= Alan Ashton (politician) =

Australian politician

Alan John Ashton (born 3 June 1952) is an Australian former politician, previously a member of the New South Wales Legislative Assembly.

Ashton received a Master of Arts and Diploma of Education from the University of Sydney and taught at schools in southwestern Sydney. He was a councillor on the City of Bankstown from 1977 to 1987 and 1987 to 1995. Ashton represented East Hills from 1999, for the Labor Party, and was Deputy Government Whip from 2003.

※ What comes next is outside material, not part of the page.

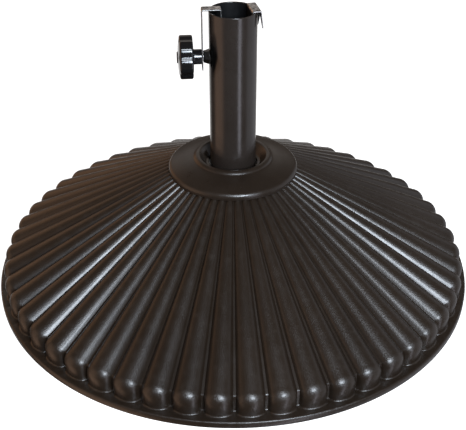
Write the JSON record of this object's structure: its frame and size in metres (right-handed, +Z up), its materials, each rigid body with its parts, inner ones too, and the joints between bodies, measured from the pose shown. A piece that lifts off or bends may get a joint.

Ashton emerged as a prominent opponent of the former Iemma Government's plans to privatise the NSW electricity industry. He stated that privatisation would be "the Iemma Government's WorkChoices". He also warned of resulting swings to the Greens in inner-city seats. Ashton is a long-time resident of the East Hills electorate. He is married with two children. His interests include politics, sport, history, education and the Health system. He is a member of the History Teachers Association and the NSW Teachers Federation.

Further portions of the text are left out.